• [THE TASK]
Could you output each line of the data that follows exactly?

• [DATA]

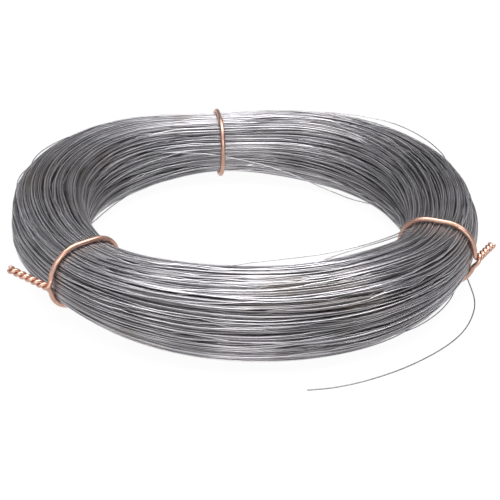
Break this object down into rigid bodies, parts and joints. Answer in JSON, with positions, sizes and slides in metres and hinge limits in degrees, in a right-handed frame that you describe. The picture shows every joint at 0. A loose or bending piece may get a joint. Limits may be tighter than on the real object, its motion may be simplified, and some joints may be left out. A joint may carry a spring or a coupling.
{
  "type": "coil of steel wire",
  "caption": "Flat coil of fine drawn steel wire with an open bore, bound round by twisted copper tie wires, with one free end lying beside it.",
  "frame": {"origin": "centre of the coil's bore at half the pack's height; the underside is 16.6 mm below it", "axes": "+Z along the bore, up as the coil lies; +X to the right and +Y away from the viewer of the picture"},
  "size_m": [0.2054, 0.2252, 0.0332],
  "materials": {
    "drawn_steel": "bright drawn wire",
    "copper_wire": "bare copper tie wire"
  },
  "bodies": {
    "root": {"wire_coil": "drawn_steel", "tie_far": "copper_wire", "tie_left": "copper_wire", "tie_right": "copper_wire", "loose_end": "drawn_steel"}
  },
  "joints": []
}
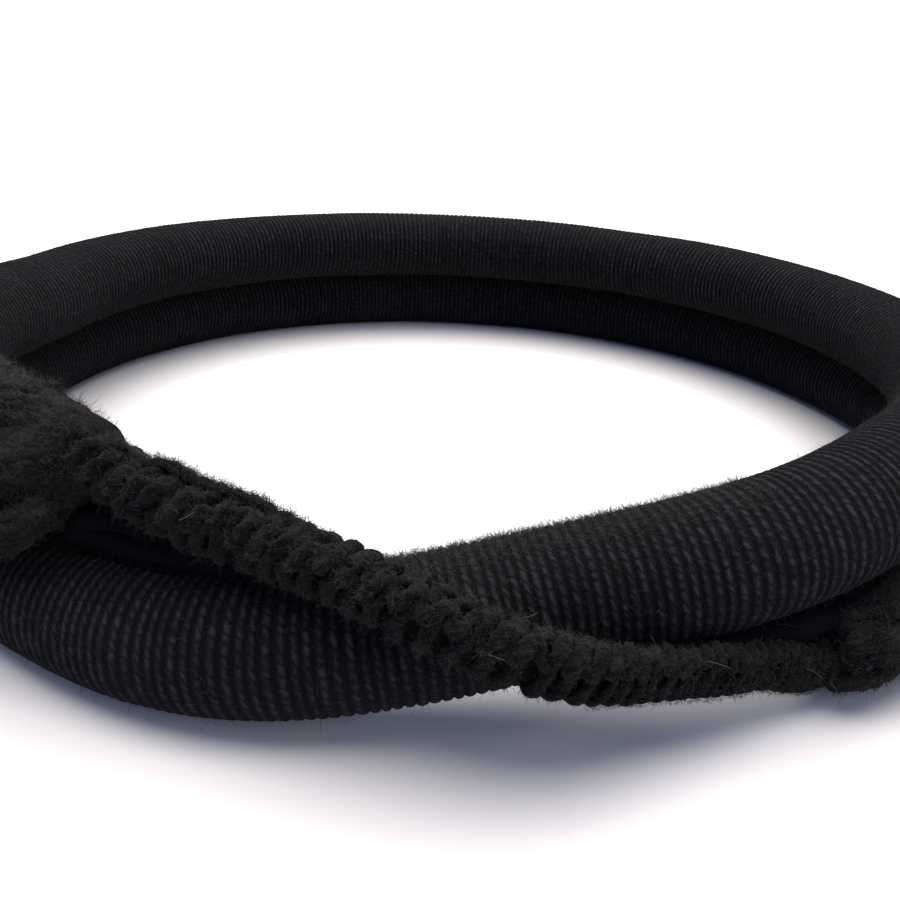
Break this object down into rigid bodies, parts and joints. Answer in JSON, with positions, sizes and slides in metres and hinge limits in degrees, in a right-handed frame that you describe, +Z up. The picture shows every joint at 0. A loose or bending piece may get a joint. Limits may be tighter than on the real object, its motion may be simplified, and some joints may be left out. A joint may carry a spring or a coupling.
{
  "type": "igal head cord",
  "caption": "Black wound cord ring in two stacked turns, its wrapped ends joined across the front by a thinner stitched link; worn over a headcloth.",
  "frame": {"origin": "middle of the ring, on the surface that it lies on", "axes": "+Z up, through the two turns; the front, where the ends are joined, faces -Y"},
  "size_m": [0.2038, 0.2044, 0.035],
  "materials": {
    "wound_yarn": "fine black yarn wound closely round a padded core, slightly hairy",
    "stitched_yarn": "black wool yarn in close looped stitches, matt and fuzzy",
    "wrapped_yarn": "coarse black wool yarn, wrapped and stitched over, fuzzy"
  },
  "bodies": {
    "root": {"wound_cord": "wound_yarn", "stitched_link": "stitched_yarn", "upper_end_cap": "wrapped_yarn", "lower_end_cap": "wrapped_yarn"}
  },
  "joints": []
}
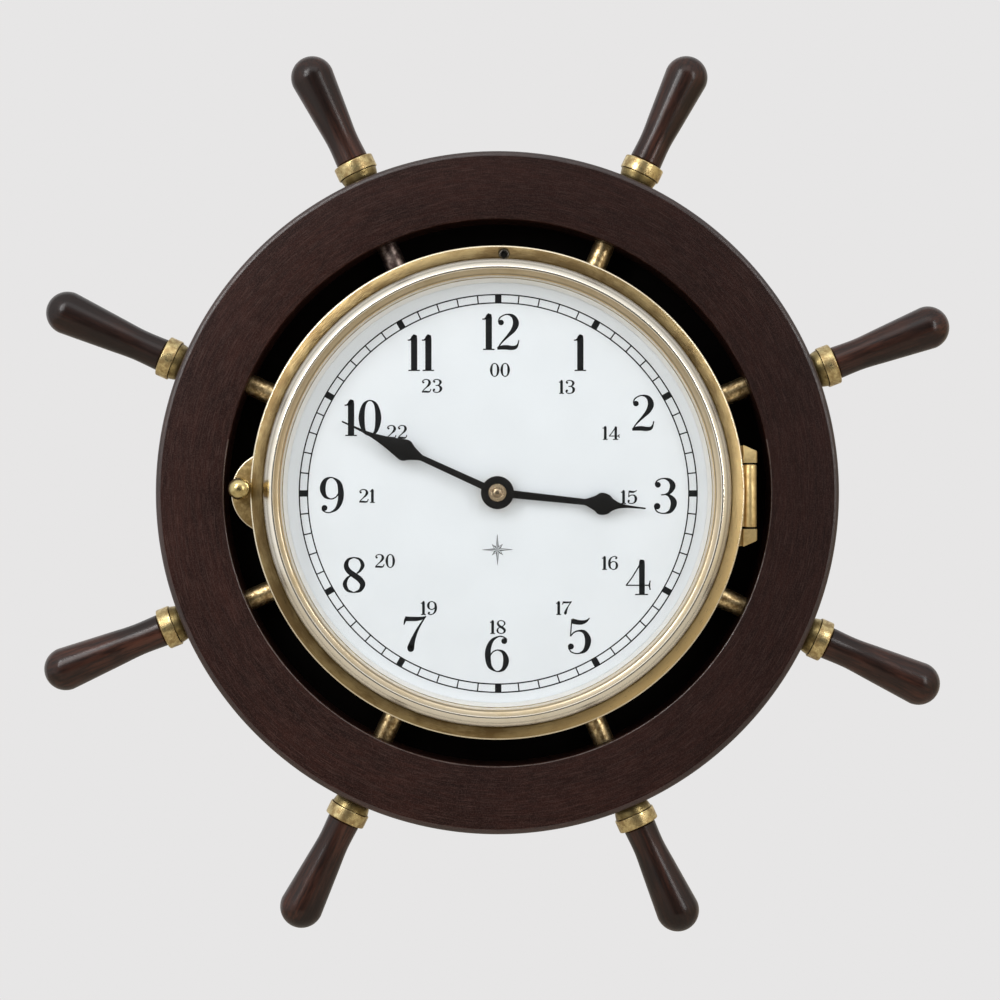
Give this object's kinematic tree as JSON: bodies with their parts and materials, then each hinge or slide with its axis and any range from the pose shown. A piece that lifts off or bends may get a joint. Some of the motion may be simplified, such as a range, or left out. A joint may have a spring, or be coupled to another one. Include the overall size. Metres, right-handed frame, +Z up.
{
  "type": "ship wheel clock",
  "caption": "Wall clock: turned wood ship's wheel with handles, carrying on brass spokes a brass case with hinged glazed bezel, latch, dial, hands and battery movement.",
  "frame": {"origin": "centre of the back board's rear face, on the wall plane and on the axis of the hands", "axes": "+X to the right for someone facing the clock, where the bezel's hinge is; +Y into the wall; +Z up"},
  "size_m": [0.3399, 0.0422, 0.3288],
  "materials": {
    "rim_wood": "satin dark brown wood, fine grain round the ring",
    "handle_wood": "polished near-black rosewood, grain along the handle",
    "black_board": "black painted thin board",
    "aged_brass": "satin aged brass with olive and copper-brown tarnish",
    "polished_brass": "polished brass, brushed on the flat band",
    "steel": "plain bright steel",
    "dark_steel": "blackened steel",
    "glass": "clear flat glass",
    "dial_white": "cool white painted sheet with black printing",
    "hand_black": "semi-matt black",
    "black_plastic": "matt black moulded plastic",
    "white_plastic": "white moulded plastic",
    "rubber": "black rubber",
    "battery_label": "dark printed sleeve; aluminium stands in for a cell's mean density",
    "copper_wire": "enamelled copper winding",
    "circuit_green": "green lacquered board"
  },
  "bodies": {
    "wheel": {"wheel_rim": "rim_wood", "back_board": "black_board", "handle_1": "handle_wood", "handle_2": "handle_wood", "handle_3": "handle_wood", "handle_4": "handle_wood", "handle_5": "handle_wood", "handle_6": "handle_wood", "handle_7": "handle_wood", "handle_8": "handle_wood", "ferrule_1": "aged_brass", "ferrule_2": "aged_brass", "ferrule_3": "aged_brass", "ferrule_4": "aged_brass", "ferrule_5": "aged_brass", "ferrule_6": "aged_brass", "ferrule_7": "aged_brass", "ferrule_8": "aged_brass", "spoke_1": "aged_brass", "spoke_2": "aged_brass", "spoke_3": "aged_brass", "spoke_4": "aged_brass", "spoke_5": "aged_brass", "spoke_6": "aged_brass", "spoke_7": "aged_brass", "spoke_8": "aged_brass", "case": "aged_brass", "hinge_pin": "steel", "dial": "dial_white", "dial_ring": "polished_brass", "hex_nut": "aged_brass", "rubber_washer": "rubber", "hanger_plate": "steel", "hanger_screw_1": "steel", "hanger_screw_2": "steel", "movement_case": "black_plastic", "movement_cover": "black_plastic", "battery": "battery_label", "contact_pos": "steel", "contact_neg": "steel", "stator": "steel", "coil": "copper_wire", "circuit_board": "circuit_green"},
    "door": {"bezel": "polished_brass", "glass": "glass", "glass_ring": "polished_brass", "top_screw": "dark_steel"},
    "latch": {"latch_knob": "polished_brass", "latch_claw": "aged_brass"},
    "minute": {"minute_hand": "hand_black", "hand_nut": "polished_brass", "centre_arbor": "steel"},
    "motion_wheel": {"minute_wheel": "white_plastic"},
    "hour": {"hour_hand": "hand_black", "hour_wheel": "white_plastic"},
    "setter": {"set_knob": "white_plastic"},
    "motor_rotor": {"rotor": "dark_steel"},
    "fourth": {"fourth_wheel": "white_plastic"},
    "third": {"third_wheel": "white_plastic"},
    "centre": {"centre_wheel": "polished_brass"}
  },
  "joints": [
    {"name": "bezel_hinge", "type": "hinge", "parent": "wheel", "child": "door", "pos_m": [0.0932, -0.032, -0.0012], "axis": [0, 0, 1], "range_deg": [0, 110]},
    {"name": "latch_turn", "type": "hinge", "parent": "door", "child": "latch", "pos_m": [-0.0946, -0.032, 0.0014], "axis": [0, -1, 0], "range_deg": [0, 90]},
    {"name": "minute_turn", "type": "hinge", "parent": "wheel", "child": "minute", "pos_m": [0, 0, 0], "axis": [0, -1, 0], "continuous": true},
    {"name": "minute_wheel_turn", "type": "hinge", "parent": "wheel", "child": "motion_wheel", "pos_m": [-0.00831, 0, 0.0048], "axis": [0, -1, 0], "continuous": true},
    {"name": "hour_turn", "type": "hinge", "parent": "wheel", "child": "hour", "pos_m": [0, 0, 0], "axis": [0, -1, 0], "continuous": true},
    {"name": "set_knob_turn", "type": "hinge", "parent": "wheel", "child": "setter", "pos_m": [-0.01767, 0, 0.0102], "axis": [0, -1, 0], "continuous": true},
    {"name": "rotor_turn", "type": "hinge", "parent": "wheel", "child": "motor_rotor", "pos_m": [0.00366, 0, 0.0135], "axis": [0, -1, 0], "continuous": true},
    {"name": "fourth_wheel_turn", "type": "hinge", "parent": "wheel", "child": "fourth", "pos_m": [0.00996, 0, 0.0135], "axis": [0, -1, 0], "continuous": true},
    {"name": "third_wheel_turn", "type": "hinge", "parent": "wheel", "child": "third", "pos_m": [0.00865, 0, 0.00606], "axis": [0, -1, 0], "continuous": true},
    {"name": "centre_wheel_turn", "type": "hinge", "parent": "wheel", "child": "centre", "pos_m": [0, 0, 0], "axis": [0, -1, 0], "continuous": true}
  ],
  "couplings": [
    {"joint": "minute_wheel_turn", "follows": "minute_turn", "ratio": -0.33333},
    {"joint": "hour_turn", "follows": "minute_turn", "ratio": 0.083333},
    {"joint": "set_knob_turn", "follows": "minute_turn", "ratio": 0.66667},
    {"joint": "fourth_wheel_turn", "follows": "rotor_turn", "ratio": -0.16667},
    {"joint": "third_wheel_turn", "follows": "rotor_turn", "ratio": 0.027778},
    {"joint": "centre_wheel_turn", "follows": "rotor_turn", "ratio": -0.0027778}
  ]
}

• [ANSWER TO THE EXERCISE]
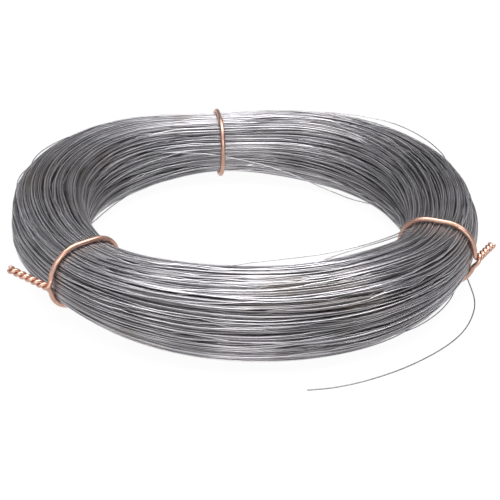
Break this object down into rigid bodies, parts and joints. Answer in JSON, with positions, sizes and slides in metres and hinge limits in degrees, in a right-handed frame that you describe. The picture shows every joint at 0. A loose or bending piece may get a joint. Limits may be tighter than on the real object, its motion may be simplified, and some joints may be left out. A joint may carry a spring or a coupling.
{
  "type": "coil of steel wire",
  "caption": "Flat coil of fine drawn steel wire with an open bore, bound round by twisted copper tie wires, with one free end lying beside it.",
  "frame": {"origin": "centre of the coil's bore at half the pack's height; the underside is 16.6 mm below it", "axes": "+Z along the bore, up as the coil lies; +X to the right and +Y away from the viewer of the picture"},
  "size_m": [0.2054, 0.2252, 0.0332],
  "materials": {
    "drawn_steel": "bright drawn wire",
    "copper_wire": "bare copper tie wire"
  },
  "bodies": {
    "root": {"wire_coil": "drawn_steel", "tie_far": "copper_wire", "tie_left": "copper_wire", "tie_right": "copper_wire", "loose_end": "drawn_steel"}
  },
  "joints": []
}
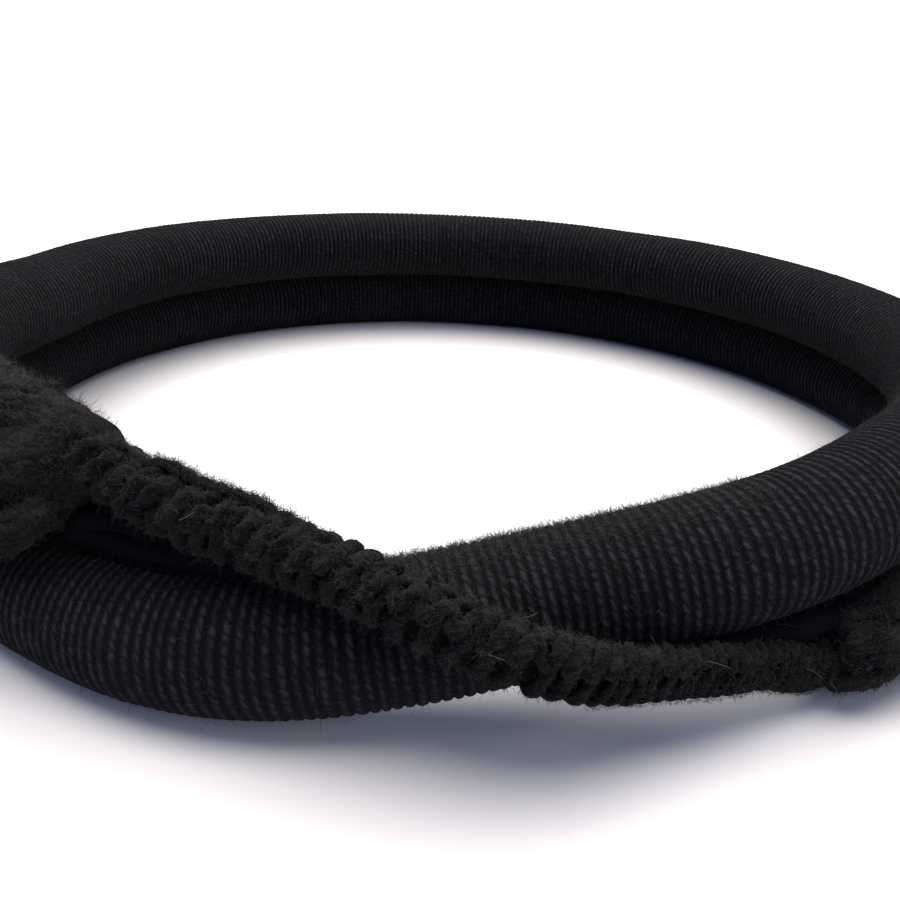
Break this object down into rigid bodies, parts and joints. Answer in JSON, with positions, sizes and slides in metres and hinge limits in degrees, in a right-handed frame that you describe, +Z up. The picture shows every joint at 0. A loose or bending piece may get a joint. Limits may be tighter than on the real object, its motion may be simplified, and some joints may be left out. A joint may carry a spring or a coupling.
{
  "type": "igal head cord",
  "caption": "Black wound cord ring in two stacked turns, its wrapped ends joined across the front by a thinner stitched link; worn over a headcloth.",
  "frame": {"origin": "middle of the ring, on the surface that it lies on", "axes": "+Z up, through the two turns; the front, where the ends are joined, faces -Y"},
  "size_m": [0.2038, 0.2044, 0.035],
  "materials": {
    "wound_yarn": "fine black yarn wound closely round a padded core, slightly hairy",
    "stitched_yarn": "black wool yarn in close looped stitches, matt and fuzzy",
    "wrapped_yarn": "coarse black wool yarn, wrapped and stitched over, fuzzy"
  },
  "bodies": {
    "root": {"wound_cord": "wound_yarn", "stitched_link": "stitched_yarn", "upper_end_cap": "wrapped_yarn", "lower_end_cap": "wrapped_yarn"}
  },
  "joints": []
}
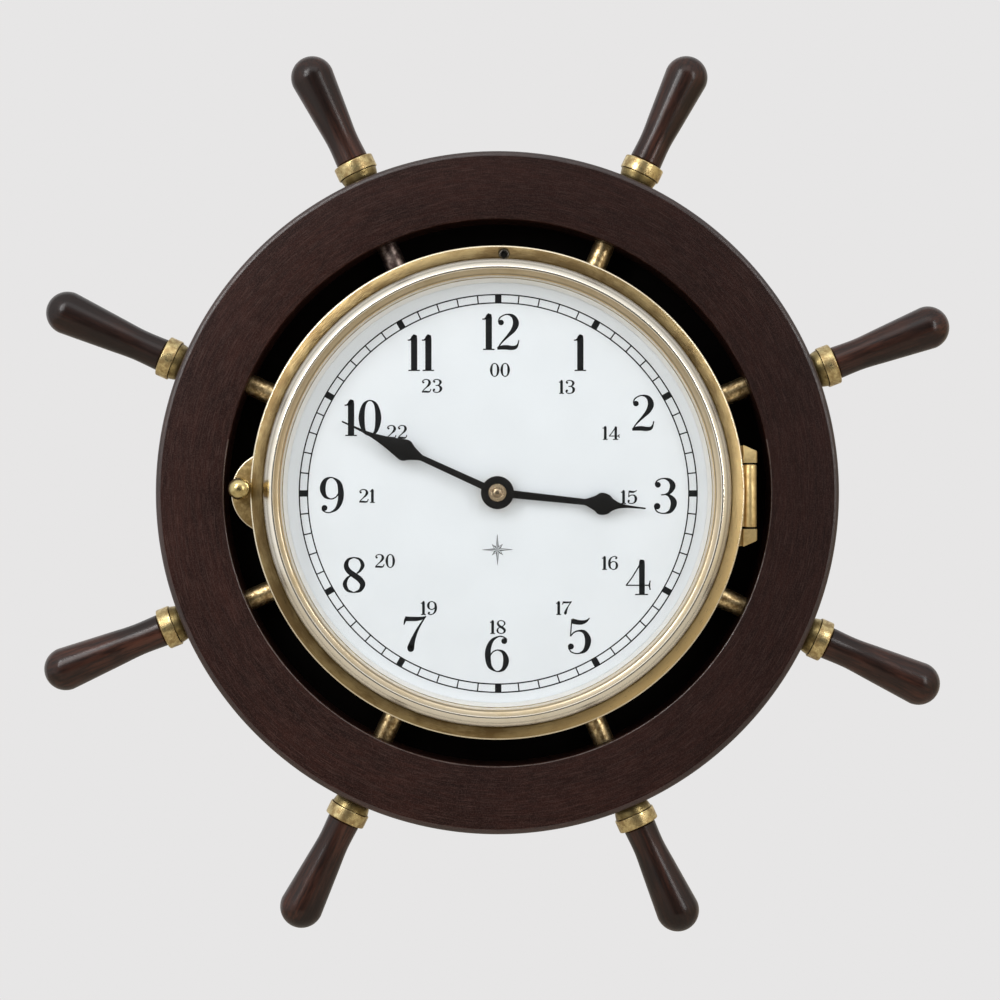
Give this object's kinematic tree as JSON: bodies with their parts and materials, then each hinge or slide with its axis and any range from the pose shown. A piece that lifts off or bends may get a joint. Some of the motion may be simplified, such as a range, or left out. A joint may have a spring, or be coupled to another one. Include the overall size. Metres, right-handed frame, +Z up.
{
  "type": "ship wheel clock",
  "caption": "Wall clock: turned wood ship's wheel with handles, carrying on brass spokes a brass case with hinged glazed bezel, latch, dial, hands and battery movement.",
  "frame": {"origin": "centre of the back board's rear face, on the wall plane and on the axis of the hands", "axes": "+X to the right for someone facing the clock, where the bezel's hinge is; +Y into the wall; +Z up"},
  "size_m": [0.3399, 0.0422, 0.3288],
  "materials": {
    "rim_wood": "satin dark brown wood, fine grain round the ring",
    "handle_wood": "polished near-black rosewood, grain along the handle",
    "black_board": "black painted thin board",
    "aged_brass": "satin aged brass with olive and copper-brown tarnish",
    "polished_brass": "polished brass, brushed on the flat band",
    "steel": "plain bright steel",
    "dark_steel": "blackened steel",
    "glass": "clear flat glass",
    "dial_white": "cool white painted sheet with black printing",
    "hand_black": "semi-matt black",
    "black_plastic": "matt black moulded plastic",
    "white_plastic": "white moulded plastic",
    "rubber": "black rubber",
    "battery_label": "dark printed sleeve; aluminium stands in for a cell's mean density",
    "copper_wire": "enamelled copper winding",
    "circuit_green": "green lacquered board"
  },
  "bodies": {
    "wheel": {"wheel_rim": "rim_wood", "back_board": "black_board", "handle_1": "handle_wood", "handle_2": "handle_wood", "handle_3": "handle_wood", "handle_4": "handle_wood", "handle_5": "handle_wood", "handle_6": "handle_wood", "handle_7": "handle_wood", "handle_8": "handle_wood", "ferrule_1": "aged_brass", "ferrule_2": "aged_brass", "ferrule_3": "aged_brass", "ferrule_4": "aged_brass", "ferrule_5": "aged_brass", "ferrule_6": "aged_brass", "ferrule_7": "aged_brass", "ferrule_8": "aged_brass", "spoke_1": "aged_brass", "spoke_2": "aged_brass", "spoke_3": "aged_brass", "spoke_4": "aged_brass", "spoke_5": "aged_brass", "spoke_6": "aged_brass", "spoke_7": "aged_brass", "spoke_8": "aged_brass", "case": "aged_brass", "hinge_pin": "steel", "dial": "dial_white", "dial_ring": "polished_brass", "hex_nut": "aged_brass", "rubber_washer": "rubber", "hanger_plate": "steel", "hanger_screw_1": "steel", "hanger_screw_2": "steel", "movement_case": "black_plastic", "movement_cover": "black_plastic", "battery": "battery_label", "contact_pos": "steel", "contact_neg": "steel", "stator": "steel", "coil": "copper_wire", "circuit_board": "circuit_green"},
    "door": {"bezel": "polished_brass", "glass": "glass", "glass_ring": "polished_brass", "top_screw": "dark_steel"},
    "latch": {"latch_knob": "polished_brass", "latch_claw": "aged_brass"},
    "minute": {"minute_hand": "hand_black", "hand_nut": "polished_brass", "centre_arbor": "steel"},
    "motion_wheel": {"minute_wheel": "white_plastic"},
    "hour": {"hour_hand": "hand_black", "hour_wheel": "white_plastic"},
    "setter": {"set_knob": "white_plastic"},
    "motor_rotor": {"rotor": "dark_steel"},
    "fourth": {"fourth_wheel": "white_plastic"},
    "third": {"third_wheel": "white_plastic"},
    "centre": {"centre_wheel": "polished_brass"}
  },
  "joints": [
    {"name": "bezel_hinge", "type": "hinge", "parent": "wheel", "child": "door", "pos_m": [0.0932, -0.032, -0.0012], "axis": [0, 0, 1], "range_deg": [0, 110]},
    {"name": "latch_turn", "type": "hinge", "parent": "door", "child": "latch", "pos_m": [-0.0946, -0.032, 0.0014], "axis": [0, -1, 0], "range_deg": [0, 90]},
    {"name": "minute_turn", "type": "hinge", "parent": "wheel", "child": "minute", "pos_m": [0, 0, 0], "axis": [0, -1, 0], "continuous": true},
    {"name": "minute_wheel_turn", "type": "hinge", "parent": "wheel", "child": "motion_wheel", "pos_m": [-0.00831, 0, 0.0048], "axis": [0, -1, 0], "continuous": true},
    {"name": "hour_turn", "type": "hinge", "parent": "wheel", "child": "hour", "pos_m": [0, 0, 0], "axis": [0, -1, 0], "continuous": true},
    {"name": "set_knob_turn", "type": "hinge", "parent": "wheel", "child": "setter", "pos_m": [-0.01767, 0, 0.0102], "axis": [0, -1, 0], "continuous": true},
    {"name": "rotor_turn", "type": "hinge", "parent": "wheel", "child": "motor_rotor", "pos_m": [0.00366, 0, 0.0135], "axis": [0, -1, 0], "continuous": true},
    {"name": "fourth_wheel_turn", "type": "hinge", "parent": "wheel", "child": "fourth", "pos_m": [0.00996, 0, 0.0135], "axis": [0, -1, 0], "continuous": true},
    {"name": "third_wheel_turn", "type": "hinge", "parent": "wheel", "child": "third", "pos_m": [0.00865, 0, 0.00606], "axis": [0, -1, 0], "continuous": true},
    {"name": "centre_wheel_turn", "type": "hinge", "parent": "wheel", "child": "centre", "pos_m": [0, 0, 0], "axis": [0, -1, 0], "continuous": true}
  ],
  "couplings": [
    {"joint": "minute_wheel_turn", "follows": "minute_turn", "ratio": -0.33333},
    {"joint": "hour_turn", "follows": "minute_turn", "ratio": 0.083333},
    {"joint": "set_knob_turn", "follows": "minute_turn", "ratio": 0.66667},
    {"joint": "fourth_wheel_turn", "follows": "rotor_turn", "ratio": -0.16667},
    {"joint": "third_wheel_turn", "follows": "rotor_turn", "ratio": 0.027778},
    {"joint": "centre_wheel_turn", "follows": "rotor_turn", "ratio": -0.0027778}
  ]
}